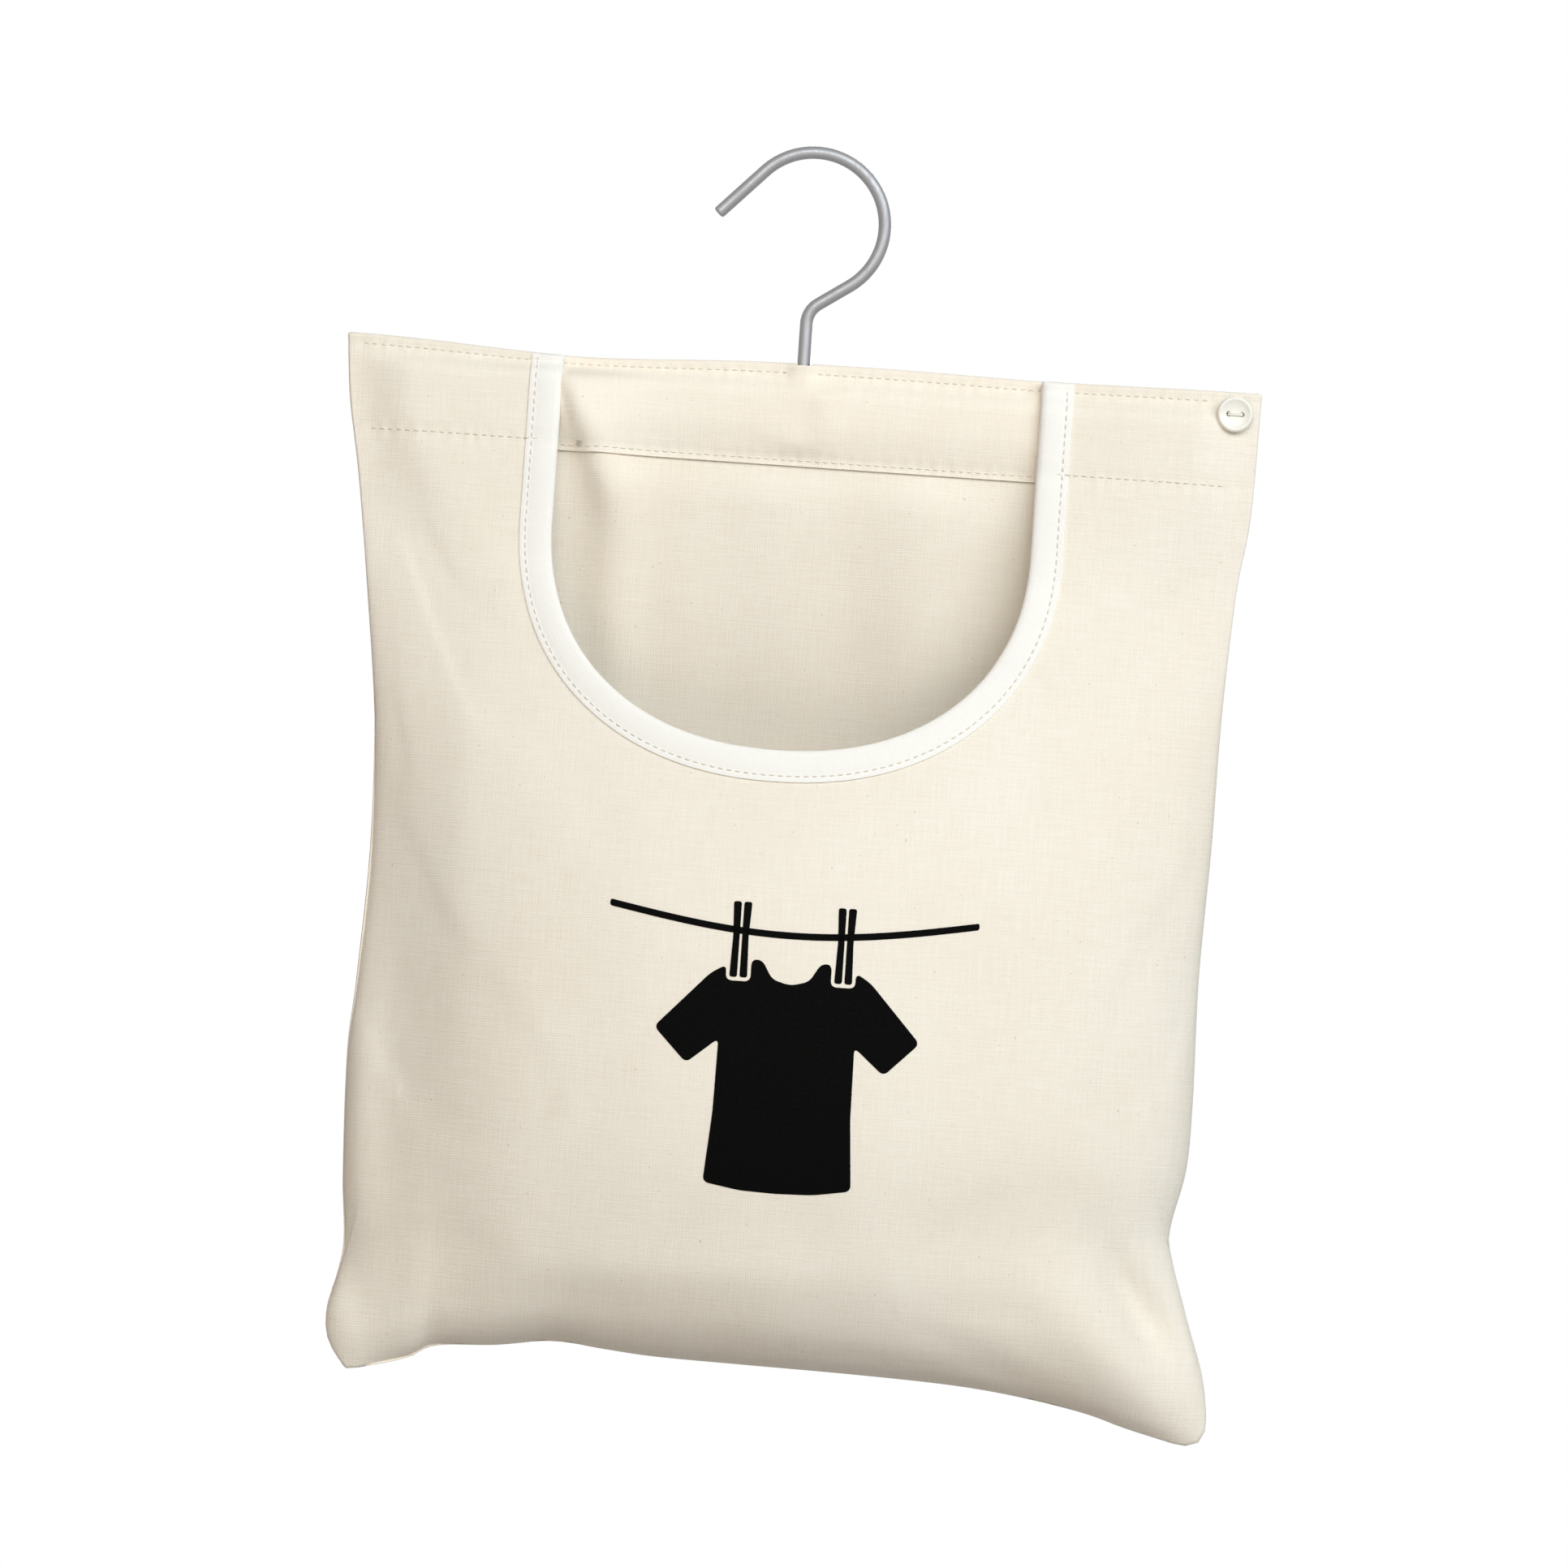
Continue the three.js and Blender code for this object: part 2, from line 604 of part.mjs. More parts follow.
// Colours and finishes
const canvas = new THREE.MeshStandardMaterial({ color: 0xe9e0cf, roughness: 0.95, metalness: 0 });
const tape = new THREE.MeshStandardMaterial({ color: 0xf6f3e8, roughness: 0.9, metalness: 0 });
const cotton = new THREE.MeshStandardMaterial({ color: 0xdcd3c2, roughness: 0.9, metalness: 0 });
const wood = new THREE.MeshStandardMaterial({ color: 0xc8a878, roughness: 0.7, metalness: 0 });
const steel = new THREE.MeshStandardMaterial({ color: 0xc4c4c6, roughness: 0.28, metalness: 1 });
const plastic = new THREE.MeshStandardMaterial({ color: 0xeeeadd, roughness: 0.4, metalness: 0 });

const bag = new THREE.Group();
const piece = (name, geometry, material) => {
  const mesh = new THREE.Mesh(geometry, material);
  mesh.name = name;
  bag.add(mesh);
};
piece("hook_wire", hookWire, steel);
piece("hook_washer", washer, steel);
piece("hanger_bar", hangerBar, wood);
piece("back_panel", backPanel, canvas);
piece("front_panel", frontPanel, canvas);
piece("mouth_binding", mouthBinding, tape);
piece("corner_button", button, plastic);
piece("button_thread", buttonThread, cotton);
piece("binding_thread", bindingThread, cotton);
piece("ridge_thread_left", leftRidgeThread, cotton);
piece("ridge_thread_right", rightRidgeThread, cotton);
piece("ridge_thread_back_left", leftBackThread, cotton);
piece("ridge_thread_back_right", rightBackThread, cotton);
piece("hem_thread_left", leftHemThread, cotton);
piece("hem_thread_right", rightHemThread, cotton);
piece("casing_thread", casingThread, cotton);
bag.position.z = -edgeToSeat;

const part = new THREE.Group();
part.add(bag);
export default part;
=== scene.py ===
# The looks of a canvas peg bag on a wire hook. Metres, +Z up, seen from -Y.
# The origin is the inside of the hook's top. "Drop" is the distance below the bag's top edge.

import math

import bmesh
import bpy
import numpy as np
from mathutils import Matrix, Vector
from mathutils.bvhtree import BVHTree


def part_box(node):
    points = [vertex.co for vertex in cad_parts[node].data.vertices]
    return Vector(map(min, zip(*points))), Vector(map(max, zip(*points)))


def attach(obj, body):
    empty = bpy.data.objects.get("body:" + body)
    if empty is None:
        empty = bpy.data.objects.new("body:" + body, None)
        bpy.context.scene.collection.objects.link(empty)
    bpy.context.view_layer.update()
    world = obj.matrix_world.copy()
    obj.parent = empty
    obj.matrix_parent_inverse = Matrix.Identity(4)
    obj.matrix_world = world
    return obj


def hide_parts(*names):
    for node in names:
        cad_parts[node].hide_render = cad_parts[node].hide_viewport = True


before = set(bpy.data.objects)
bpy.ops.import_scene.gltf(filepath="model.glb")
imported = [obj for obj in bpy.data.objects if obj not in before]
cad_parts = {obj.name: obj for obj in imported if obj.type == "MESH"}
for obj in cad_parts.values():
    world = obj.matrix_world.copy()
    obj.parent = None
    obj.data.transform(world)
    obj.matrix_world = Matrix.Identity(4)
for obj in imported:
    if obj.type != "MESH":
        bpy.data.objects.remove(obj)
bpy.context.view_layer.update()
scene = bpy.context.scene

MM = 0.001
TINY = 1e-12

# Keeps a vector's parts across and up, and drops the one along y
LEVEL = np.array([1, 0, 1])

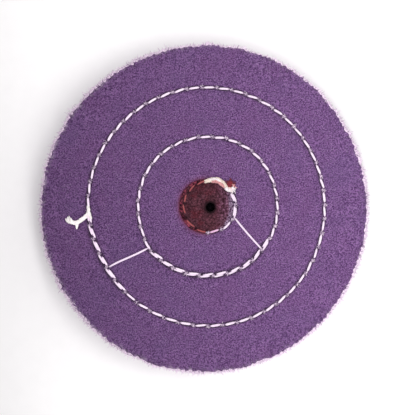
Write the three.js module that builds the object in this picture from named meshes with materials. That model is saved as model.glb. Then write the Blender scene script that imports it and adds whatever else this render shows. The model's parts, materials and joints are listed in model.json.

-----

### Written task
Your task is to print the lines from the one containing "obj.matrix_parent_inverse = Matrix.Identity(4)" through the one containing "before = set(bpy.data.objects)", exactly and with nothing added.

### Task output
    obj.matrix_parent_inverse = Matrix.Identity(4)
    obj.matrix_world = world
    return obj


def hide_parts(*names):
    for node in names:
        cad_parts[node].hide_render = cad_parts[node].hide_viewport = True


before = set(bpy.data.objects)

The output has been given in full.